Objective: The potential contribution of psychological and anatomical changes to sexual dysfunction following hysterectomy is not clear. Radical hysterectomy for cervical cancer causes surgical damage to the autonomic nerves which are responsible for the increased vaginal blood flow during sexual arousal. Simple hysterectomy causes more limited nerve disruption. Photoplethysmographic assessment of vaginal pulse amplitude objectively measures vaginal blood flow during sexual arousal. We hypothesised that damage of the autonomic nerves results in a disrupted vaginal blood flow response during sexual stimulation.
Design: Between-groups comparison of vaginal pulse amplitude.
Setting: University hospital.
Sample: Twelve women with a history of radical hysterectomy, 12 women with a history of simple abdomonal hysterectomy and 17 aged-matched controls.
Methods: Photoplethysmographic assessment of vaginal pulse amplitude during sexual stimulation by erotic films. Self-reported ratings of subjective sexual arousal were collected after each erotic stimulus condition.
Main outcome measure: Maximum vaginal pulse amplitude.

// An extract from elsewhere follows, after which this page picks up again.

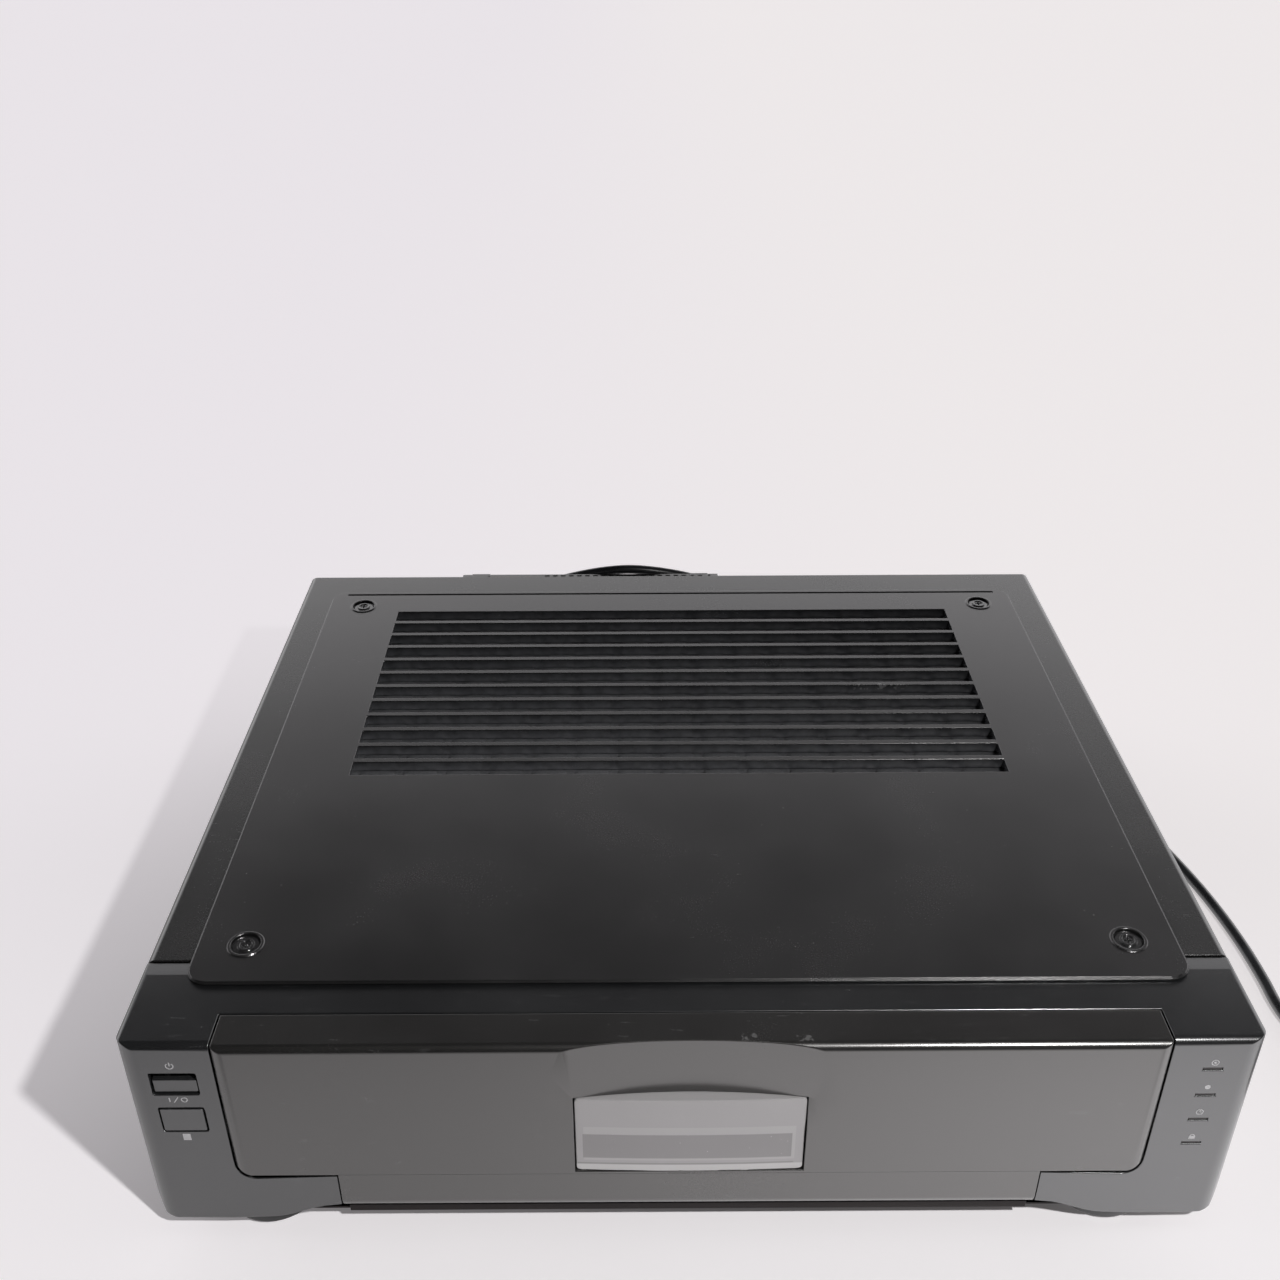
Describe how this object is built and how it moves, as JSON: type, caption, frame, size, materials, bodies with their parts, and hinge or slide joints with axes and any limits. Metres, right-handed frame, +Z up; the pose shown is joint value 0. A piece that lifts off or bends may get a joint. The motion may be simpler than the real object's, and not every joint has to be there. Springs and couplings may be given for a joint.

Results: Maximum vaginal pulse amplitude differed between the three groups (P= 0.043). Women with a history of radical hysterectomy had a lower response than controls (P= 0.015). Women in the radical hysterectomy group and controls reported an equally strong subjective arousal. Women with a history of simple hysterectomy showed an intermediate maximum vaginal pulse amplitude.
Conclusions: Radical hysterectomy seems associated with a disturbed vaginal blood flow response during sexual arousal. This cannot be explained solely by uteric extirpation, since it was not observed to the same extent after simple hysterectomy, but might be related to a denervation of the vagina which increases with increasing radicality of surgery.